Following the UAE’s withdrawal from Yemen in late 2025, Saudi Arabia has intensified a coordinated media campaign against the Emirati regime, aiming to consolidate its dominance within the Gulf order.
Reporting by Middle East Monitor suggests that Saudi state broadcaster Al-Ekhbariya has increasingly framed this campaign through human rights allegations, accusing Abu Dhabi of operating secret detention facilities in Yemen and continuing to back separatist militias whose activities in Hadhramaut and Al-Mahra are portrayed as threatening both Saudi security interests and civilian safety, despite the formal withdrawal.
These accusations have fuelled tensions between the two countries, with the UAE dismissing the claims as “nothing more than deliberate fabrications and misinformation.” This episode represents only the tip of the iceberg in the Saudi-Emirati war of narratives, as both states seek to expand their influence within the Gulf, particularly in arenas such as economic primacy, tourism, and artificial intelligence.
Crucially, this rivalry is no longer confined to the Gulf.

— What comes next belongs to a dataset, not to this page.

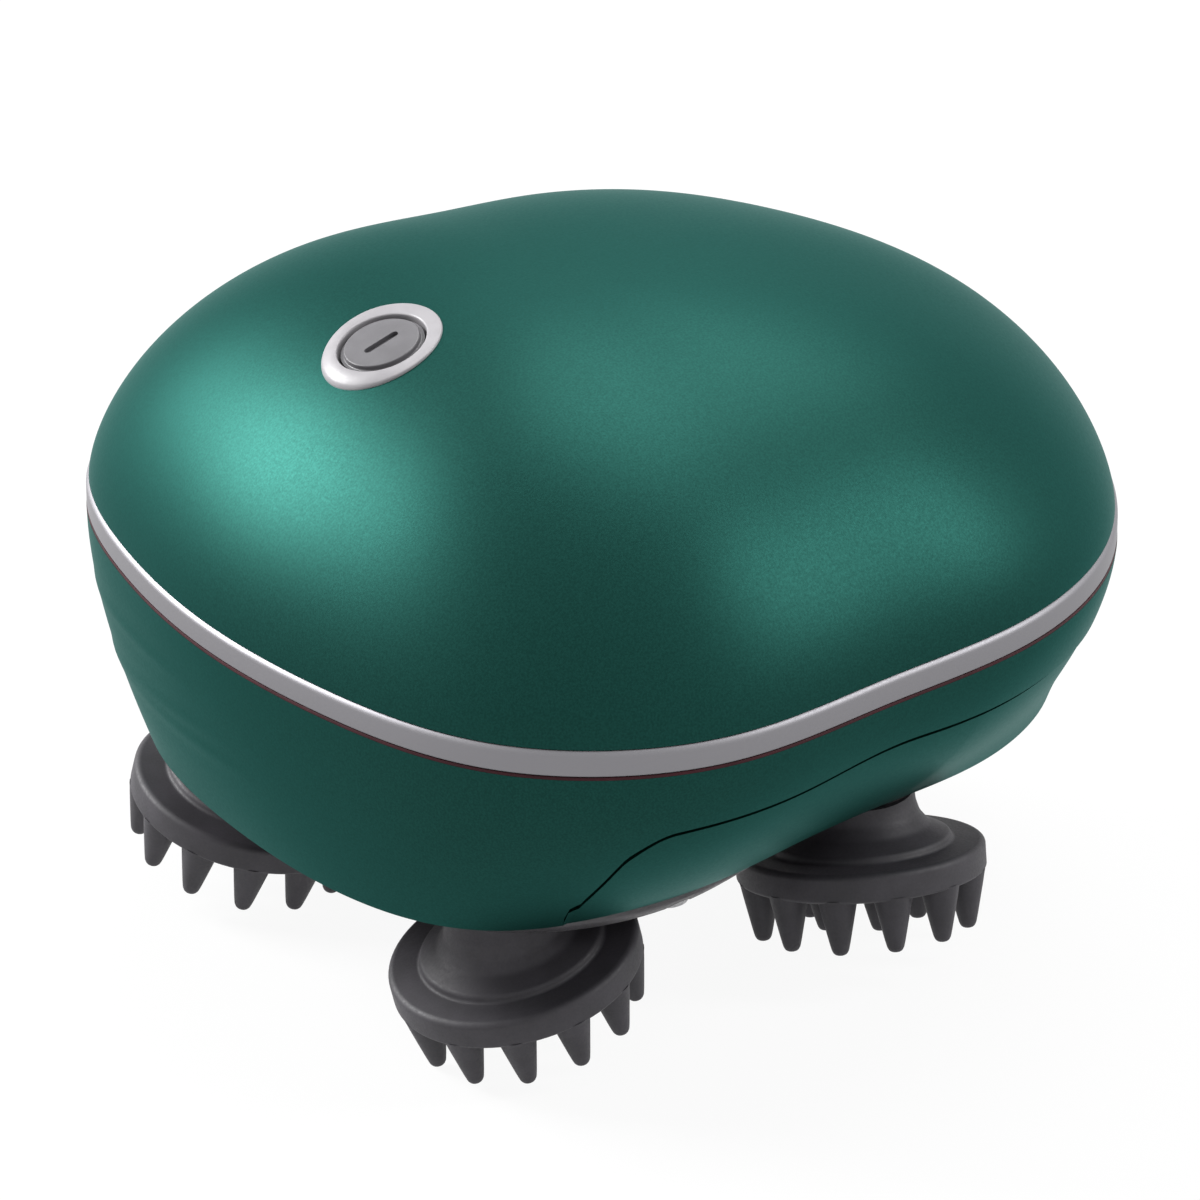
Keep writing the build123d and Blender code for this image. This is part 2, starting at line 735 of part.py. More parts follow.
# ---- Power button -------------------------------------------------------------------------------
with BuildPart() as button_gasket:
    with BuildSketch(button_face.offset(-bezel_foot)):
        Circle(bezel_radius + button_gasket_margin - seat_gap)
        Circle(button_radius + button_gap + bezel_sleeve_wall + seat_gap, mode=Mode.SUBTRACT)
    extrude(amount=button_gasket_thickness)

with BuildPart() as button_bezel:
    with BuildSketch(button_face.offset(-bezel_thickness)):
        Circle(bezel_radius)
    extrude(amount=bezel_thickness)
    chamfer(button_bezel.faces().sort_by(Axis.Z)[-1].edges(), bezel_chamfer)
    with BuildSketch(button_face.offset(-bezel_foot - bezel_sleeve_length)):
        Circle(button_radius + button_gap + bezel_sleeve_wall)
    extrude(amount=bezel_foot + bezel_sleeve_length - bezel_chamfer)
    with BuildSketch(button_face.offset(-bezel_foot - bezel_sleeve_length)):
        Circle(button_radius + button_gap)
    extrude(amount=bezel_foot + bezel_sleeve_length, mode=Mode.SUBTRACT)

with BuildPart() as power_button:
    with BuildSketch(button_face.offset(-button_cap_thickness)):
        Circle(button_radius)
    extrude(amount=button_cap_thickness)
    with BuildSketch(button_face.offset(-stem_foot)):
        Circle(button_stem_radius)
    extrude(amount=button_stem_length)
    with BuildSketch(button_face.offset(-mark_depth)):
        SlotOverall(mark_length, mark_width)
    extrude(amount=mark_depth, mode=Mode.SUBTRACT)

# ---- Circuit board ------------------------------------------------------------------------------
with BuildPart() as circuit_board:
    with BuildSketch(button_face.offset(-board_face - board_thickness)):
        RectangleRounded(board_width, board_length, board_round)
        with Locations(*board_post_places):
            Circle(screw_radius + screw_hole_gap, mode=Mode.SUBTRACT)
    extrude(amount=board_thickness)

with BuildPart() as tact_switch:
    with BuildSketch(button_face.offset(-board_face)):
        Rectangle(switch_size, switch_size)
    extrude(amount=switch_height)
    with BuildSketch(button_face.offset(-board_face + switch_height)):
        Circle(switch_plunger_radius)
    extrude(amount=switch_plunger_height)

# ---- Charging port ------------------------------------------------------------------------------
with BuildPart() as charging_socket:
    with BuildSketch(Plane.YZ.offset(port_x - port_depth - wall)):
        with Locations((0, port_z)):
            RectangleRounded(port_width - 2 * socket_gap, port_height - 2 * socket_gap,
                             port_height / 2 - 2 * socket_gap)
    extrude(amount=port_depth)

with BuildPart() as port_plug:
    with BuildSketch(Plane.YZ.offset(port_x - wall + socket_gap)):
        with Locations((0, port_z)):
            RectangleRounded(port_width - 2 * socket_gap, port_height - 2 * socket_gap,
                             port_height / 2 - 2 * socket_gap)
    extrude(amount=wall)
    add(housing_form.part, mode=Mode.INTERSECT)


# ---- Screws -------------------------------------------------------------------------------------
def screw_group(seat, places, shank_length):
    """Equal screws whose heads sit on a plane, with the shanks running down from it."""
    with BuildPart() as screws:
        with BuildSketch(seat.offset(-shank_length)):
            with Locations(*places):
                Circle(screw_radius - seat_gap)
        extrude(amount=shank_length)
        with BuildSketch(seat):
            with Locations(*places):
                Circle(screw_head_radius)
        extrude(amount=screw_head_height)
        with BuildSketch(seat.offset(screw_head_height - cross_depth)):
            with Locations(*places):
                Rectangle(cross_length, cross_width)
                Rectangle(cross_width, cross_length)
        extrude(amount=cross_depth, mode=Mode.SUBTRACT)
    return screws


def facing_down(z):
    """A level plane whose normal points down and whose X axis is the case's X axis."""
    return Plane(origin=(0, 0, z), x_dir=(1, 0, 0), z_dir=(0, 0, -1))


def flipped(places):
    """The same places read on a plane that faces down."""
    return [(x, -y) for x, y in places]


plate_screws = screw_group(facing_down(plate_z + screw_head_height), flipped(plate_screw_places),
                           plate_depth - screw_head_height + screw_bite - end_float)
cover_screws = screw_group(facing_down(cavity_top_z), flipped(cover_screw_places),
                           shelf_thickness + screw_bite - end_float)
chassis_screws = screw_group(Plane.XY.offset(chassis_top_z), post_places,
                             chassis_thickness + screw_bite - end_float)
motor_screws = screw_group(Plane.XY.offset(chassis_top_z + gearbox_flange), motor_screw_places,
                           gearbox_flange + chassis_thickness - end_float)
board_back = button_face.offset(-board_face - board_thickness)
board_seat = Plane(origin=board_back.origin, x_dir=board_back.x_dir, z_dir=-board_back.z_dir)
board_screws = screw_group(board_seat, board_post_places, board_thickness + screw_bite / 2 - end_float)

# ---- Write each piece ---------------------------------------------------------------------------
pieces = {
    "top_cover": top_cover,
    "trim_ring": trim_ring,
    "seal_gasket": seal_gasket,
    "lower_housing": lower_housing,
    "base_plate": base_plate,
    "lip_seals": lip_seals,
    "lower_bushes": lower_bushes,
    "upper_bushes": upper_bushes,
    "chassis": chassis,
    "gearbox": gearbox,
    "motor_can": motor_can,
    "drive_gear": drive_gear,
    "output_shaft": output_shaft,
    "battery_cell": battery_cell,
    "battery_cradle": battery_cradle,
    "button_gasket": button_gasket,
    "button_bezel": button_bezel,
    "power_button": power_button,
    "circuit_board": circuit_board,
    "tact_switch": tact_switch,
    "charging_socket": charging_socket,
    "port_plug": port_plug,
    "plate_screws": plate_screws,
    "cover_screws": cover_screws,
    "chassis_screws": chassis_screws,
    "motor_screws": motor_screws,
    "board_screws": board_screws,
    **head_parts,
}
for label, piece in pieces.items():
    piece.part.label = label
    export_step(piece.part, f"parts/{label}.step")
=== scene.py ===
import json
import math

import bmesh
import bpy
import numpy
from mathutils import Matrix, Vector


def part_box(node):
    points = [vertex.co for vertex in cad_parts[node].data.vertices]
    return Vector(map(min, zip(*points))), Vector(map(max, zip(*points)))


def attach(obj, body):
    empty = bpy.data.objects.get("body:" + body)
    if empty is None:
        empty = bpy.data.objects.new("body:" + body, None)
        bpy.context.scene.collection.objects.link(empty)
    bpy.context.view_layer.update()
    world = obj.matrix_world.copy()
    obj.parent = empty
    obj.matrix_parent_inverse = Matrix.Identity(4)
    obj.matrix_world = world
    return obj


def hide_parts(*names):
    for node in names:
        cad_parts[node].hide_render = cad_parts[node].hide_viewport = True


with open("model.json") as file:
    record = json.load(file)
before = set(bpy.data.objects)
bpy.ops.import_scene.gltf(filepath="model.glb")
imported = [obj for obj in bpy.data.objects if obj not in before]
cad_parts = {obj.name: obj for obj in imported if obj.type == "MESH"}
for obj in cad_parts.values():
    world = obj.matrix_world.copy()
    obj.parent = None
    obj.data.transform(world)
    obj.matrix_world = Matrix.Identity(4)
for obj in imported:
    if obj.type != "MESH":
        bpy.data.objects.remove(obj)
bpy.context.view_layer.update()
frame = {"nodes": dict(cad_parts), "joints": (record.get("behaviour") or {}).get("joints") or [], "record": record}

# Electric scalp massager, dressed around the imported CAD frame. Metres, +X the nose, +Z up.

MM = 0.001

# ---- Camera: the photograph's angle ------------------------------------------------------------
CAMERA_AZIMUTH = -33.7            # degrees from the -Y side, negative towards -X
CAMERA_ELEVATION = 25.9
CAMERA_DISTANCE = 1.0
CAMERA_CLIP_END = 10.0
CAMERA_LENS = 252.0               # mm, on a 36 mm sensor
CAMERA_SENSOR = 36.0
CAMERA_TARGET = Vector((-0.0023, 0.0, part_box("seal_gasket")[0].z + 0.06 * MM))
FRAME_PIXELS = 1200
CAMERA_SHIFT = (-14 / FRAME_PIXELS, -69 / FRAME_PIXELS)    # the target's place in the frame, off its middle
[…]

According to CNN, Saudi officials believe the UAE has cultivated links with elements of the Druze community in Syria, some of whose leaders have publicly entertained the prospect of secession, raising concerns in Riyadh about further fragmentation and instability. Saudi Arabia has characterised such activity as a direct threat to Syria’s territorial unity and to its own national security. Indeed, CNN reports that these concerns reflect a wider Saudi assessment that supporting non-state actors or engaging in sensitive local power arrangements risks fuelling regional instability and establishing dangerous precedents that could reverberate across neighbouring states, particularly Saudi Arabia itself.
Ultimately, this struggle for power and influence across the region has unfolded largely to the detriment of local populations. As Saudi Arabia and the UAE compete for strategic primacy, their rivalries have contributed to political fragmentation, prolonged insecurity, and the instrumentalisation of local actors, leaving civilian communities exposed to the consequences of externally driven power contests rather than benefiting from meaningful stability or reconstruction.